■ AIM OF THE TASK:
Using the material below, print the line that contains "linings(plain, lace)", the line that contains "obj.matrix_world = Matrix.Identity(4)", and every line in between, exactly and nothing else.

--- START OF DATA SEGMENT ---

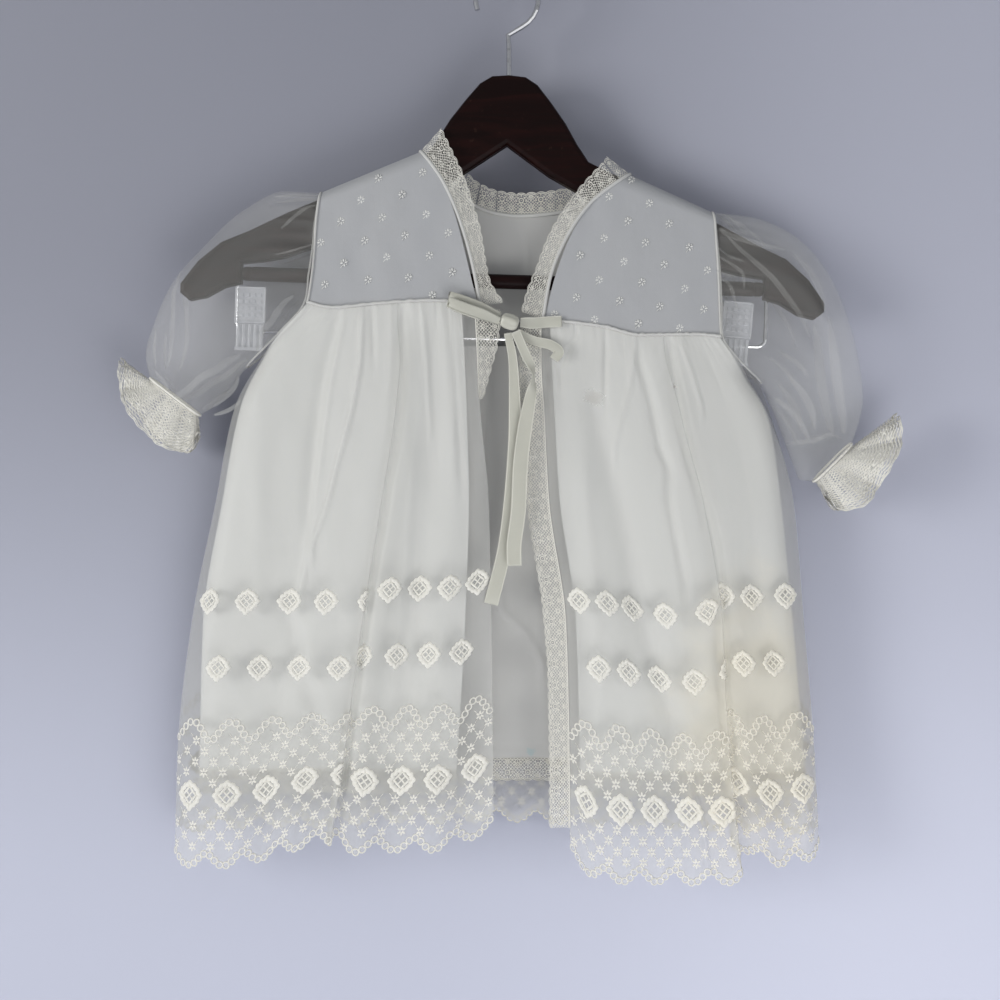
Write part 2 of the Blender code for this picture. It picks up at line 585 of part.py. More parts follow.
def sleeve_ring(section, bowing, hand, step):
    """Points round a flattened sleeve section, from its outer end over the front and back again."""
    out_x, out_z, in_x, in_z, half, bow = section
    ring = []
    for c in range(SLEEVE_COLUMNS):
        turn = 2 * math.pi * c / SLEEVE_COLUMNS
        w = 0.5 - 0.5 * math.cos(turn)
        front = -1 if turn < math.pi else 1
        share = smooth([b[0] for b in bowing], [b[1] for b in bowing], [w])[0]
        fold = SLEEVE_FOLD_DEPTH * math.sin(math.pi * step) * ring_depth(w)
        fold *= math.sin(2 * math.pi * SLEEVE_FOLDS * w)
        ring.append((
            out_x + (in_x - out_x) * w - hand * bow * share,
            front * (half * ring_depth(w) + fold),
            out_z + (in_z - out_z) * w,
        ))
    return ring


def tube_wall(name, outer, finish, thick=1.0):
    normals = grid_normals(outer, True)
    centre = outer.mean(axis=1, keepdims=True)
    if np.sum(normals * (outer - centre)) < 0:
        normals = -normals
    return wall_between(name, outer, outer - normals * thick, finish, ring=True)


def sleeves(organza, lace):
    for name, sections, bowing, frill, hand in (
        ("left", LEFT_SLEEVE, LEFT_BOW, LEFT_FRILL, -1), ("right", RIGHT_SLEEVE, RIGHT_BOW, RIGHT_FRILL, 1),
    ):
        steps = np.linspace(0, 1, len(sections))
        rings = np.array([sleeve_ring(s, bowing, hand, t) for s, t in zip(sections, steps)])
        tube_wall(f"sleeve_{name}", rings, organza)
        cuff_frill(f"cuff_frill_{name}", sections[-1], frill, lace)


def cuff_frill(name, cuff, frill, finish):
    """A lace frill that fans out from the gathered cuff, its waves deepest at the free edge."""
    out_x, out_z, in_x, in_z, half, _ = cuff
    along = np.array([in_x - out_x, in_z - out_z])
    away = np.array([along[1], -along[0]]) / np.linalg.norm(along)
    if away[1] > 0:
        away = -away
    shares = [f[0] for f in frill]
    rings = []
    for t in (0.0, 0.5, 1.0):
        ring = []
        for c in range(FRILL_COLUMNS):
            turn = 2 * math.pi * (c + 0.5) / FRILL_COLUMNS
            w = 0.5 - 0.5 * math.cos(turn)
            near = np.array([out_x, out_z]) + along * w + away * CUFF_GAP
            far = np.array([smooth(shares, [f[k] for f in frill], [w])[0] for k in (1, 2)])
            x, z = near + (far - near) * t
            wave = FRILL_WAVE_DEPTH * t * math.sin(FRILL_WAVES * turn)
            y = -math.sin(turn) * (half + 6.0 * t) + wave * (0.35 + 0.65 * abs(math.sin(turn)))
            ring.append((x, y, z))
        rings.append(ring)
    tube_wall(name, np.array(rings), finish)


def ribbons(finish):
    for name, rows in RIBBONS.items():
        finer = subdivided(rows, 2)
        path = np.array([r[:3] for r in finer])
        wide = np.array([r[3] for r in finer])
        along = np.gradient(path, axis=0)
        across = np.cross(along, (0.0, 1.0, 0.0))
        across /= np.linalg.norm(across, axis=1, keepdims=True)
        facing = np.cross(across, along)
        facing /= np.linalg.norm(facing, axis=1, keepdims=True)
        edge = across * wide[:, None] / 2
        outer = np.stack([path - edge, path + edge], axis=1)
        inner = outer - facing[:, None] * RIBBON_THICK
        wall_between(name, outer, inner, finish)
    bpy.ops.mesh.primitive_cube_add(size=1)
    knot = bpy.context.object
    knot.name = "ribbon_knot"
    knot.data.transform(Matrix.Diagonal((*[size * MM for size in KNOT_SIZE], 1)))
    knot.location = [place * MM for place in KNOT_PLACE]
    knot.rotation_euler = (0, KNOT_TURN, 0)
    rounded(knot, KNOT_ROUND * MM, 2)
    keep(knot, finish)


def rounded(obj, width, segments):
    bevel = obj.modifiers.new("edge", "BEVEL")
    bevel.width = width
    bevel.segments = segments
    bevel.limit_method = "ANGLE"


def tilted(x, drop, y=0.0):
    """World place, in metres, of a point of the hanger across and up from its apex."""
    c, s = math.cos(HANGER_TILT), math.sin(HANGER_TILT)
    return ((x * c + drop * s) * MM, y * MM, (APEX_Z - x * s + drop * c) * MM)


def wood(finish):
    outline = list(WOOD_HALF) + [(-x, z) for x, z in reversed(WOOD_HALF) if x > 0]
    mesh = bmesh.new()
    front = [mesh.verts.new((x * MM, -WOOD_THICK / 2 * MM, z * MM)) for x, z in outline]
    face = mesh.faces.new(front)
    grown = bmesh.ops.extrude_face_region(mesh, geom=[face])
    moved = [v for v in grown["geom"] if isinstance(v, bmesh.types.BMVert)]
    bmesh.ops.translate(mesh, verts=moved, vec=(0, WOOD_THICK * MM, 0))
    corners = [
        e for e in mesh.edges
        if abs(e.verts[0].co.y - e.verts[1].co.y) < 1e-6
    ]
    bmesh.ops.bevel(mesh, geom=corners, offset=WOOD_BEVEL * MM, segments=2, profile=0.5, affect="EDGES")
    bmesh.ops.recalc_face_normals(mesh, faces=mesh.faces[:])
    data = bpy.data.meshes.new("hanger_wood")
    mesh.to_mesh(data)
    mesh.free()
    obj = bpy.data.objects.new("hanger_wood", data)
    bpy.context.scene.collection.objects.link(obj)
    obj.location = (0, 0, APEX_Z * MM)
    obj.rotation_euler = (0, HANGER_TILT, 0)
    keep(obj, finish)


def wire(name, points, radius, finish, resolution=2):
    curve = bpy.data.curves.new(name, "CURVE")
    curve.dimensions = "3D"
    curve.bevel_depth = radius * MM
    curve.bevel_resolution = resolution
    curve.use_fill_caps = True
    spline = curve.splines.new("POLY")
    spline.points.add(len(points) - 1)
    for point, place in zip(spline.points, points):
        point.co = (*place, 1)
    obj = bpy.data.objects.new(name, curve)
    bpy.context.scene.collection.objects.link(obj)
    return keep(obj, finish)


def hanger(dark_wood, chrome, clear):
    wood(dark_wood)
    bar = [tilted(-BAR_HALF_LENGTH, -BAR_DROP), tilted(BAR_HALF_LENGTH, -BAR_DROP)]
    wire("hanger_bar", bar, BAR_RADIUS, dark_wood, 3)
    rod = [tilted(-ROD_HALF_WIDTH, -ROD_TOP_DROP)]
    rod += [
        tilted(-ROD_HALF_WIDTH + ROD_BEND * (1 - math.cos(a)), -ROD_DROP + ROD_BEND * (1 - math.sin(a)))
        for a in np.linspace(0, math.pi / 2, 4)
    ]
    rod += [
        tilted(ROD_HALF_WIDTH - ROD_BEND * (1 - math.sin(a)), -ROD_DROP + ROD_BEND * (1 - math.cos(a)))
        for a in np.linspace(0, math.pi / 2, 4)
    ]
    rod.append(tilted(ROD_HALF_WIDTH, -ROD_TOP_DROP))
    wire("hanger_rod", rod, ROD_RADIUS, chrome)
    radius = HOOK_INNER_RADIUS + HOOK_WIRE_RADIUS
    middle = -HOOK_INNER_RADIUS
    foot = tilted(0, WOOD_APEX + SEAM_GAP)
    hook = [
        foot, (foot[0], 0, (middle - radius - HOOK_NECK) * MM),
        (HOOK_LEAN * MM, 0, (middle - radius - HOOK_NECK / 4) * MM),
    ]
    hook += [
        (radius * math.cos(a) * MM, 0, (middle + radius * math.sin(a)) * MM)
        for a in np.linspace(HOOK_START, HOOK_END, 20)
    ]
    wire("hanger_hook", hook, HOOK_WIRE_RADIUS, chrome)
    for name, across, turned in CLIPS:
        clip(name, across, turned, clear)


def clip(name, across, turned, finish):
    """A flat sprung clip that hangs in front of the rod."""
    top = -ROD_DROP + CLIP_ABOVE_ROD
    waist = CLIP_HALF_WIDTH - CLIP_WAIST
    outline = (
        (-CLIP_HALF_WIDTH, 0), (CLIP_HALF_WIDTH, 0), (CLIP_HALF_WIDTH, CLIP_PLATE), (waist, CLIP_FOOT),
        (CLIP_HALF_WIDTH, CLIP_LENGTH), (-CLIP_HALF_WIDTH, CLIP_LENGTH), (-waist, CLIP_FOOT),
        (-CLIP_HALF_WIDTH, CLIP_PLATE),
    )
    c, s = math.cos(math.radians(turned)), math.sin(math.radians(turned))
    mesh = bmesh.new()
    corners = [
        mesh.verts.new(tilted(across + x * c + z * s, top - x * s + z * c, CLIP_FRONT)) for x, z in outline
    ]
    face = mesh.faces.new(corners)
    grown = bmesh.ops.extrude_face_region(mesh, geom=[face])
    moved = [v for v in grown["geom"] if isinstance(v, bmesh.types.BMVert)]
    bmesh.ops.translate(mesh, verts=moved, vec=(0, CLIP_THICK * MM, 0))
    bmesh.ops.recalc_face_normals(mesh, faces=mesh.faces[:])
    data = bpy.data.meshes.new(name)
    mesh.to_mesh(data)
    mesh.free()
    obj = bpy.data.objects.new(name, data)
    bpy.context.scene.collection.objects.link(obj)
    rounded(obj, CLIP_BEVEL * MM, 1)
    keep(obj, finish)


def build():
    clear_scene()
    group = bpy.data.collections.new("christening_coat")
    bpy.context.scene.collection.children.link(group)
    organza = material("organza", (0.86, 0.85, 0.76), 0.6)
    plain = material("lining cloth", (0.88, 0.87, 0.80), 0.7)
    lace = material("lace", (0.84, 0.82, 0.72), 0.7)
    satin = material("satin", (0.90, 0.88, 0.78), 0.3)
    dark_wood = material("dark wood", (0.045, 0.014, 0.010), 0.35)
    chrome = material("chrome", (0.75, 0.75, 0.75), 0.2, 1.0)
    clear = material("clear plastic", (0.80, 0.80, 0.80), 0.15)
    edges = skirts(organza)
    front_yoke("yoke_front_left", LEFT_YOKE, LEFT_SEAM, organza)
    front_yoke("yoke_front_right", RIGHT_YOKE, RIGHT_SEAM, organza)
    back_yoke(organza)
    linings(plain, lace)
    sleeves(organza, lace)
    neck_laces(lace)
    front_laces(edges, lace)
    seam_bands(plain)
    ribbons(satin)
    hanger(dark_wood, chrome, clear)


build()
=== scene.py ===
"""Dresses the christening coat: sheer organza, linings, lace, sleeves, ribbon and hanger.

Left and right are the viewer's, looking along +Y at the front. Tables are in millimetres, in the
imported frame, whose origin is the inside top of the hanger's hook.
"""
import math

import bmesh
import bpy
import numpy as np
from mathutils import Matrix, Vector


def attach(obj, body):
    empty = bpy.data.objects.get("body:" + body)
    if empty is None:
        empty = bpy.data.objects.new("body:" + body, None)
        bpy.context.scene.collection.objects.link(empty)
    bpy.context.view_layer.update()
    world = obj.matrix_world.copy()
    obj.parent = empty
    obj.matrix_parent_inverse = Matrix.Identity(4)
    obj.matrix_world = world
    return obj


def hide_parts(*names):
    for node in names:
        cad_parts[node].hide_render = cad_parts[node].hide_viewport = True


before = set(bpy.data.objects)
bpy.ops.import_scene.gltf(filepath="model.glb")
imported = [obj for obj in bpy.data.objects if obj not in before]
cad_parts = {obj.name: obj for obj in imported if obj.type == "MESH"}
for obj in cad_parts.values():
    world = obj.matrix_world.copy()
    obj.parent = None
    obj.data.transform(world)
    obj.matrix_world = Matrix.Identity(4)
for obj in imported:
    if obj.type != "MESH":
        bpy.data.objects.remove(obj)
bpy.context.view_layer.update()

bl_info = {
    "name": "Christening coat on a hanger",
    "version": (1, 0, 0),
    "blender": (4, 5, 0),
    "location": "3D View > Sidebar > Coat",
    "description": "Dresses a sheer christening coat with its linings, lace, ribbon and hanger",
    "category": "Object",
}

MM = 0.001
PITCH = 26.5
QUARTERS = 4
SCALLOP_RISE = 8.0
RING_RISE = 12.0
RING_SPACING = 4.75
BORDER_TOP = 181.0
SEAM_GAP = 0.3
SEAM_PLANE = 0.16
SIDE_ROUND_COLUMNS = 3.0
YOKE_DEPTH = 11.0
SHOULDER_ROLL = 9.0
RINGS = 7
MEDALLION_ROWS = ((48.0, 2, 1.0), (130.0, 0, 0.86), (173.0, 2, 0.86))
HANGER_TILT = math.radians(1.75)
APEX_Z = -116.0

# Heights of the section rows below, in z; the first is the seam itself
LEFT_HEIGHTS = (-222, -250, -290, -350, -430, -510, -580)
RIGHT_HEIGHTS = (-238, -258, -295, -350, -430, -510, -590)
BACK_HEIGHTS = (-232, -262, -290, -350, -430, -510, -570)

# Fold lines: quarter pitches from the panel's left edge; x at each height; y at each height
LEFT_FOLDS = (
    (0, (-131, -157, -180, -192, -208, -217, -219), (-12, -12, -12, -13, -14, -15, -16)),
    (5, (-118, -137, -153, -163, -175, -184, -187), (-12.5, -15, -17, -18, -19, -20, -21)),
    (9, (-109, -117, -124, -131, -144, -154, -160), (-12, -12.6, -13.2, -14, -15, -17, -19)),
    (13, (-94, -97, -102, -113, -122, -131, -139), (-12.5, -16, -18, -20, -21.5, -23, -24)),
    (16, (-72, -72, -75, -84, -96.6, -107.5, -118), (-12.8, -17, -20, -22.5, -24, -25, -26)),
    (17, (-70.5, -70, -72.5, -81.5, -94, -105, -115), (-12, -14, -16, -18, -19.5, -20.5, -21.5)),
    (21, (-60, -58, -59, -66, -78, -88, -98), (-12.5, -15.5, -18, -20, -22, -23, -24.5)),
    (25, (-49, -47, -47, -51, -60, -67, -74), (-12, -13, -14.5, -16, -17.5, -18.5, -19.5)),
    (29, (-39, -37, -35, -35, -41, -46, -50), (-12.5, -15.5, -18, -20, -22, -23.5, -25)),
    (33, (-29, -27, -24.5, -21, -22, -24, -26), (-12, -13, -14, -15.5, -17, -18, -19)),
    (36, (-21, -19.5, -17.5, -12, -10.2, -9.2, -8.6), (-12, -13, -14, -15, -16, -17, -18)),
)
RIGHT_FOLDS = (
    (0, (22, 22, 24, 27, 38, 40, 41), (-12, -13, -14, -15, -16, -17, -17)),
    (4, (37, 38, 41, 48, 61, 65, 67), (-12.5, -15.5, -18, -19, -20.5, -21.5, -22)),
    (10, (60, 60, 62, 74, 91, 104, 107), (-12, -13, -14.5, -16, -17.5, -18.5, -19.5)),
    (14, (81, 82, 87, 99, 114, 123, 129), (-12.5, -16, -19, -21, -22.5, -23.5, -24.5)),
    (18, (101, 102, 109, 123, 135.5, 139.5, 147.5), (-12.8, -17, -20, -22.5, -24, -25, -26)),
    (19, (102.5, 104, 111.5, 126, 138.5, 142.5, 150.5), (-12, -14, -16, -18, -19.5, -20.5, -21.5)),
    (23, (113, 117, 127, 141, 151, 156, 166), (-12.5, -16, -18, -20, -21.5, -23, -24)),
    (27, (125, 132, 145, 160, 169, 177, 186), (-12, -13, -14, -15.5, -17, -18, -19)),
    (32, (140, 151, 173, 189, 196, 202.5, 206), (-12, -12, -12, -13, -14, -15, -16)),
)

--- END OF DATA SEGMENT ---

■ WORKED ANSWER:
    linings(plain, lace)
    sleeves(organza, lace)
    neck_laces(lace)
    front_laces(edges, lace)
    seam_bands(plain)
    ribbons(satin)
    hanger(dark_wood, chrome, clear)


build()
=== scene.py ===
"""Dresses the christening coat: sheer organza, linings, lace, sleeves, ribbon and hanger.

Left and right are the viewer's, looking along +Y at the front. Tables are in millimetres, in the
imported frame, whose origin is the inside top of the hanger's hook.
"""
import math

import bmesh
import bpy
import numpy as np
from mathutils import Matrix, Vector


def attach(obj, body):
    empty = bpy.data.objects.get("body:" + body)
    if empty is None:
        empty = bpy.data.objects.new("body:" + body, None)
        bpy.context.scene.collection.objects.link(empty)
    bpy.context.view_layer.update()
    world = obj.matrix_world.copy()
    obj.parent = empty
    obj.matrix_parent_inverse = Matrix.Identity(4)
    obj.matrix_world = world
    return obj


def hide_parts(*names):
    for node in names:
        cad_parts[node].hide_render = cad_parts[node].hide_viewport = True


before = set(bpy.data.objects)
bpy.ops.import_scene.gltf(filepath="model.glb")
imported = [obj for obj in bpy.data.objects if obj not in before]
cad_parts = {obj.name: obj for obj in imported if obj.type == "MESH"}
for obj in cad_parts.values():
    world = obj.matrix_world.copy()
    obj.parent = None
    obj.data.transform(world)
    obj.matrix_world = Matrix.Identity(4)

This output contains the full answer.